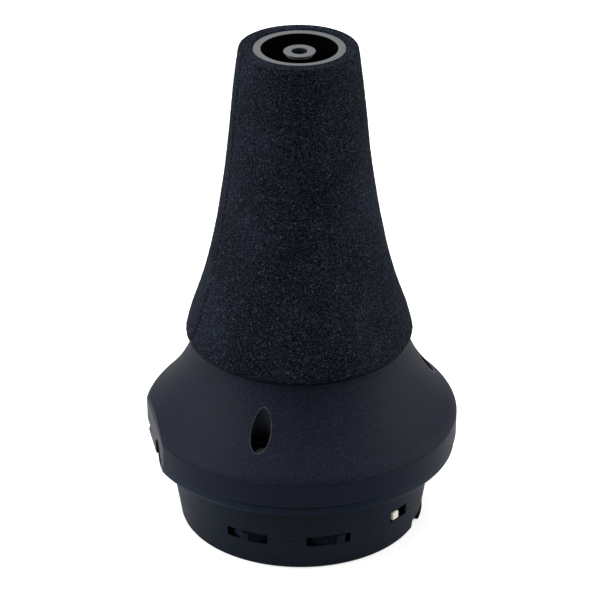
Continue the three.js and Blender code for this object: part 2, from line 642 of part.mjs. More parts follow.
function controlHousing() {
  const base = turned([
    [TUBE_HOLE_RADIUS, PLATE_UNDERSIDE],
    [SKIRT_TOP_RADIUS - SKIRT_WALL, PLATE_UNDERSIDE],
    [SKIRT_FOOT_RADIUS - SKIRT_WALL, SKIRT_FOOT],
    [SKIRT_FOOT_RADIUS - SKIRT_BEVEL, SKIRT_FOOT],
    [SKIRT_FOOT_RADIUS, SKIRT_FOOT + SKIRT_BEVEL],
    [SKIRT_TOP_RADIUS, PLATE_UNDERSIDE],
    [PLATE_RADIUS - PLATE_ROUND, PLATE_UNDERSIDE],
    [PLATE_RADIUS, PLATE_UNDERSIDE + PLATE_ROUND],
    [PLATE_RADIUS, PLATE_TOP - PLATE_ROUND],
    [PLATE_RADIUS - PLATE_ROUND, PLATE_TOP],
    [TUBE_HOLE_RADIUS, PLATE_TOP],
  ]);
  const postTop = WELL_FLOOR_HEIGHT - WELL_FLOOR - SEAT_GAP;
  const upperPosts = WELL_AZIMUTHS.map((azimuth) => outAt(
    disc(POST_RADIUS, PLATE_MIDDLE, postTop), azimuth, WELL_CENTRE_RADIUS));
  const lowerPosts = CAP_SCREW_AZIMUTHS.map((azimuth) => outAt(
    disc(CAP_BOSS_RADIUS, PLATE_UNDERSIDE - CAP_POST_LENGTH, PLATE_MIDDLE), azimuth, CAP_SCREW_RADIUS));
  const shankHoles = WELL_AZIMUTHS.map((azimuth) => outAt(
    disc(SHANK_HOLE_RADIUS, PLATE_TOP, postTop + OVERRUN, SMALL_FACETS), azimuth, WELL_CENTRE_RADIUS));
  const capHoles = CAP_SCREW_AZIMUTHS.map((azimuth) => outAt(
    disc(SHANK_HOLE_RADIUS, SKIRT_FOOT, PLATE_UNDERSIDE), azimuth, CAP_SCREW_RADIUS));
  const grommetHole = disc(
    MIC_RADIUS + GROMMET_WALL + 2 * SEAT_GAP, PLATE_UNDERSIDE - OVERRUN, PLATE_TOP + OVERRUN, INNER_FACETS)
    .translate(MIC_PLACE[0], MIC_PLACE[1], 0);
  const leadHole = toLand(disc(LEAD_RADIUS + 2 * SEAT_GAP, PLATE_UNDERSIDE - OVERRUN, PLATE_TOP + OVERRUN),
    LEAD_HOLE_DISTANCE, SOCKET_OFFSET, 0);
  return cutBy(joined(base, ...upperPosts, ...lowerPosts), [
    ...shankHoles, ...capHoles, grommetHole, leadHole, ...controlCuts(), socketOpening(),
    beyondLand(LAND_DISTANCE - PLATE_LAND_SETBACK, 0, OVERALL_HEIGHT),
  ]);
}

/** A turned rubber ring in a hole of the plate, with a flange above and below it. */
function plateRing(bore, neck, flange, high, facets) {
  const top = PLATE_TOP + SEAT_GAP;
  const under = PLATE_UNDERSIDE - SEAT_GAP;
  return turned([
    [bore, under - SEAL_FLANGE_THICKNESS], [flange, under - SEAL_FLANGE_THICKNESS], [flange, under],
    [neck, under], [neck, top], [flange, top], [flange, high], [bore, high],
  ], facets);
}

const tubeSeal = () => plateRing(TUBE_RADIUS + SEAT_GAP, TUBE_HOLE_RADIUS - SEAL_BORE_GAP,
  TUBE_HOLE_RADIUS + SEAL_FLANGE_WIDTH, PLATE_TOP + SEAT_GAP + SEAL_FLANGE_THICKNESS, SMALL_FACETS);

const micGrommet = () => plateRing(MIC_RADIUS + SEAT_GAP, MIC_RADIUS + GROMMET_WALL + SEAT_GAP,
  MIC_RADIUS + GROMMET_WALL + GROMMET_FLANGE + SEAT_GAP, GROMMET_TOP, INNER_FACETS)
  .translate(MIC_PLACE[0], MIC_PLACE[1], 0);

const pickupMic = () => disc(MIC_RADIUS, MIC_UNDERSIDE, MIC_UNDERSIDE + MIC_HEIGHT, INNER_FACETS)
  .translate(MIC_PLACE[0], MIC_PLACE[1], 0);

// Bottom cap

/** The two cell cavities, open below. */
function cellCavities() {
  return [-1, 1].map((side) => block([-CAVITY_HALF_LENGTH, CAVITY_HALF_LENGTH],
    [side * CELL_OFFSET - CAVITY_HALF_WIDTH, side * CELL_OFFSET + CAVITY_HALF_WIDTH],
    [FLOOR_UNDERSIDE - OVERRUN, BAY_CEILING]));
}

function bottomCap() {
  const foot = CAP_FOOT_RADIUS - CAP_FOOT_ROUND;
  const base = turned([
    [0, FLOOR_UNDERSIDE],
    [RIM_INNER_RADIUS, FLOOR_UNDERSIDE],
    [RIM_INNER_RADIUS, 0],
    [foot, 0],
    ...bend([foot, 0], [CAP_FOOT_RADIUS, 0], [CAP_FOOT_RADIUS, CAP_FOOT_ROUND], ROUND_STEPS),
    [CAP_TOP_RADIUS, CAP_HEIGHT - SKIRT_BEVEL],
    [CAP_TOP_RADIUS - SKIRT_BEVEL, CAP_HEIGHT],
    [CAP_TOP_RADIUS - CAP_WALL, CAP_HEIGHT],
    [CAP_FOOT_RADIUS - CAP_WALL + SKIRT_BEVEL, FLOOR_TOP],
    [0, FLOOR_TOP],
  ]);
  const bay = block([-BAY_HALF_LENGTH, BAY_HALF_LENGTH], [-BAY_HALF_WIDTH, BAY_HALF_WIDTH],
    [FLOOR_UNDERSIDE + FLOOR_THICKNESS / 2, BAY_TOP]);
  const bosses = CAP_SCREW_AZIMUTHS.flatMap((azimuth) => [
    outAt(disc(CAP_SEAT_RADIUS, FLOOR_UNDERSIDE + FLOOR_THICKNESS / 2, FLOOR_UNDERSIDE + CAP_SEAT_HEIGHT),
      azimuth, CAP_SCREW_RADIUS),
    outAt(disc(CAP_BOSS_RADIUS, FLOOR_TOP, BAY_TOP), azimuth, CAP_SCREW_RADIUS),
  ]);
  const screwHoles = CAP_SCREW_AZIMUTHS.flatMap((azimuth) => [
    outAt(disc(CAP_HEAD_RADIUS + SEAT_GAP, FLOOR_UNDERSIDE - OVERRUN, CAP_HEAD_CEILING),
      azimuth, CAP_SCREW_RADIUS),
    outAt(disc(SHANK_HOLE_RADIUS, 0, BAY_TOP + OVERRUN), azimuth, CAP_SCREW_RADIUS),
  ]);
  const tubeHole = disc(TUBE_RADIUS + SEAT_GAP, 0, BAY_TOP + OVERRUN);
  const notches = TAB_AZIMUTHS.map((azimuth) => sector(RIM_INNER_RADIUS - OVERRUN, CAP_TOP_RADIUS + OVERRUN,
    azimuth - NOTCH_START_ANGLE, azimuth + NOTCH_END_ANGLE, -OVERRUN, FLOOR_UNDERSIDE));
  const slots = LUG_AZIMUTHS.map((azimuth) => sector(LUG_INNER_RADIUS - SEAT_GAP,
    LUG_INNER_RADIUS + LUG_WIDTH + SEAT_GAP, azimuth - SLOT_BACK_ANGLE, azimuth + SLOT_FRONT_ANGLE,
    FLOOR_UNDERSIDE - OVERRUN, FLOOR_TOP + OVERRUN));
  return cutBy(joined(base, bay, ...bosses), [
    ...cellCavities(), ...screwHoles, tubeHole, ...notches, ...slots, ...controlCuts(),
  ]);
}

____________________

Please set down the whole listing above without altering a single line.

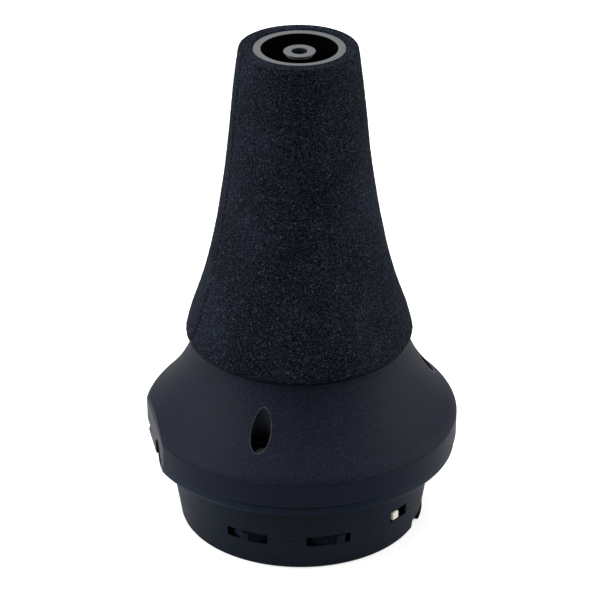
Continue the three.js and Blender code for this object: part 2, from line 642 of part.mjs. More parts follow.
function controlHousing() {
  const base = turned([
    [TUBE_HOLE_RADIUS, PLATE_UNDERSIDE],
    [SKIRT_TOP_RADIUS - SKIRT_WALL, PLATE_UNDERSIDE],
    [SKIRT_FOOT_RADIUS - SKIRT_WALL, SKIRT_FOOT],
    [SKIRT_FOOT_RADIUS - SKIRT_BEVEL, SKIRT_FOOT],
    [SKIRT_FOOT_RADIUS, SKIRT_FOOT + SKIRT_BEVEL],
    [SKIRT_TOP_RADIUS, PLATE_UNDERSIDE],
    [PLATE_RADIUS - PLATE_ROUND, PLATE_UNDERSIDE],
    [PLATE_RADIUS, PLATE_UNDERSIDE + PLATE_ROUND],
    [PLATE_RADIUS, PLATE_TOP - PLATE_ROUND],
    [PLATE_RADIUS - PLATE_ROUND, PLATE_TOP],
    [TUBE_HOLE_RADIUS, PLATE_TOP],
  ]);
  const postTop = WELL_FLOOR_HEIGHT - WELL_FLOOR - SEAT_GAP;
  const upperPosts = WELL_AZIMUTHS.map((azimuth) => outAt(
    disc(POST_RADIUS, PLATE_MIDDLE, postTop), azimuth, WELL_CENTRE_RADIUS));
  const lowerPosts = CAP_SCREW_AZIMUTHS.map((azimuth) => outAt(
    disc(CAP_BOSS_RADIUS, PLATE_UNDERSIDE - CAP_POST_LENGTH, PLATE_MIDDLE), azimuth, CAP_SCREW_RADIUS));
  const shankHoles = WELL_AZIMUTHS.map((azimuth) => outAt(
    disc(SHANK_HOLE_RADIUS, PLATE_TOP, postTop + OVERRUN, SMALL_FACETS), azimuth, WELL_CENTRE_RADIUS));
  const capHoles = CAP_SCREW_AZIMUTHS.map((azimuth) => outAt(
    disc(SHANK_HOLE_RADIUS, SKIRT_FOOT, PLATE_UNDERSIDE), azimuth, CAP_SCREW_RADIUS));
  const grommetHole = disc(
    MIC_RADIUS + GROMMET_WALL + 2 * SEAT_GAP, PLATE_UNDERSIDE - OVERRUN, PLATE_TOP + OVERRUN, INNER_FACETS)
    .translate(MIC_PLACE[0], MIC_PLACE[1], 0);
  const leadHole = toLand(disc(LEAD_RADIUS + 2 * SEAT_GAP, PLATE_UNDERSIDE - OVERRUN, PLATE_TOP + OVERRUN),
    LEAD_HOLE_DISTANCE, SOCKET_OFFSET, 0);
  return cutBy(joined(base, ...upperPosts, ...lowerPosts), [
    ...shankHoles, ...capHoles, grommetHole, leadHole, ...controlCuts(), socketOpening(),
    beyondLand(LAND_DISTANCE - PLATE_LAND_SETBACK, 0, OVERALL_HEIGHT),
  ]);
}

/** A turned rubber ring in a hole of the plate, with a flange above and below it. */
function plateRing(bore, neck, flange, high, facets) {
  const top = PLATE_TOP + SEAT_GAP;
  const under = PLATE_UNDERSIDE - SEAT_GAP;
  return turned([
    [bore, under - SEAL_FLANGE_THICKNESS], [flange, under - SEAL_FLANGE_THICKNESS], [flange, under],
    [neck, under], [neck, top], [flange, top], [flange, high], [bore, high],
  ], facets);
}

const tubeSeal = () => plateRing(TUBE_RADIUS + SEAT_GAP, TUBE_HOLE_RADIUS - SEAL_BORE_GAP,
  TUBE_HOLE_RADIUS + SEAL_FLANGE_WIDTH, PLATE_TOP + SEAT_GAP + SEAL_FLANGE_THICKNESS, SMALL_FACETS);

const micGrommet = () => plateRing(MIC_RADIUS + SEAT_GAP, MIC_RADIUS + GROMMET_WALL + SEAT_GAP,
  MIC_RADIUS + GROMMET_WALL + GROMMET_FLANGE + SEAT_GAP, GROMMET_TOP, INNER_FACETS)
  .translate(MIC_PLACE[0], MIC_PLACE[1], 0);

const pickupMic = () => disc(MIC_RADIUS, MIC_UNDERSIDE, MIC_UNDERSIDE + MIC_HEIGHT, INNER_FACETS)
  .translate(MIC_PLACE[0], MIC_PLACE[1], 0);

// Bottom cap

/** The two cell cavities, open below. */
function cellCavities() {
  return [-1, 1].map((side) => block([-CAVITY_HALF_LENGTH, CAVITY_HALF_LENGTH],
    [side * CELL_OFFSET - CAVITY_HALF_WIDTH, side * CELL_OFFSET + CAVITY_HALF_WIDTH],
    [FLOOR_UNDERSIDE - OVERRUN, BAY_CEILING]));
}

function bottomCap() {
  const foot = CAP_FOOT_RADIUS - CAP_FOOT_ROUND;
  const base = turned([
    [0, FLOOR_UNDERSIDE],
    [RIM_INNER_RADIUS, FLOOR_UNDERSIDE],
    [RIM_INNER_RADIUS, 0],
    [foot, 0],
    ...bend([foot, 0], [CAP_FOOT_RADIUS, 0], [CAP_FOOT_RADIUS, CAP_FOOT_ROUND], ROUND_STEPS),
    [CAP_TOP_RADIUS, CAP_HEIGHT - SKIRT_BEVEL],
    [CAP_TOP_RADIUS - SKIRT_BEVEL, CAP_HEIGHT],
    [CAP_TOP_RADIUS - CAP_WALL, CAP_HEIGHT],
    [CAP_FOOT_RADIUS - CAP_WALL + SKIRT_BEVEL, FLOOR_TOP],
    [0, FLOOR_TOP],
  ]);
  const bay = block([-BAY_HALF_LENGTH, BAY_HALF_LENGTH], [-BAY_HALF_WIDTH, BAY_HALF_WIDTH],
    [FLOOR_UNDERSIDE + FLOOR_THICKNESS / 2, BAY_TOP]);
  const bosses = CAP_SCREW_AZIMUTHS.flatMap((azimuth) => [
    outAt(disc(CAP_SEAT_RADIUS, FLOOR_UNDERSIDE + FLOOR_THICKNESS / 2, FLOOR_UNDERSIDE + CAP_SEAT_HEIGHT),
      azimuth, CAP_SCREW_RADIUS),
    outAt(disc(CAP_BOSS_RADIUS, FLOOR_TOP, BAY_TOP), azimuth, CAP_SCREW_RADIUS),
  ]);
  const screwHoles = CAP_SCREW_AZIMUTHS.flatMap((azimuth) => [
    outAt(disc(CAP_HEAD_RADIUS + SEAT_GAP, FLOOR_UNDERSIDE - OVERRUN, CAP_HEAD_CEILING),
      azimuth, CAP_SCREW_RADIUS),
    outAt(disc(SHANK_HOLE_RADIUS, 0, BAY_TOP + OVERRUN), azimuth, CAP_SCREW_RADIUS),
  ]);
  const tubeHole = disc(TUBE_RADIUS + SEAT_GAP, 0, BAY_TOP + OVERRUN);
  const notches = TAB_AZIMUTHS.map((azimuth) => sector(RIM_INNER_RADIUS - OVERRUN, CAP_TOP_RADIUS + OVERRUN,
    azimuth - NOTCH_START_ANGLE, azimuth + NOTCH_END_ANGLE, -OVERRUN, FLOOR_UNDERSIDE));
  const slots = LUG_AZIMUTHS.map((azimuth) => sector(LUG_INNER_RADIUS - SEAT_GAP,
    LUG_INNER_RADIUS + LUG_WIDTH + SEAT_GAP, azimuth - SLOT_BACK_ANGLE, azimuth + SLOT_FRONT_ANGLE,
    FLOOR_UNDERSIDE - OVERRUN, FLOOR_TOP + OVERRUN));
  return cutBy(joined(base, bay, ...bosses), [
    ...cellCavities(), ...screwHoles, tubeHole, ...notches, ...slots, ...controlCuts(),
  ]);
}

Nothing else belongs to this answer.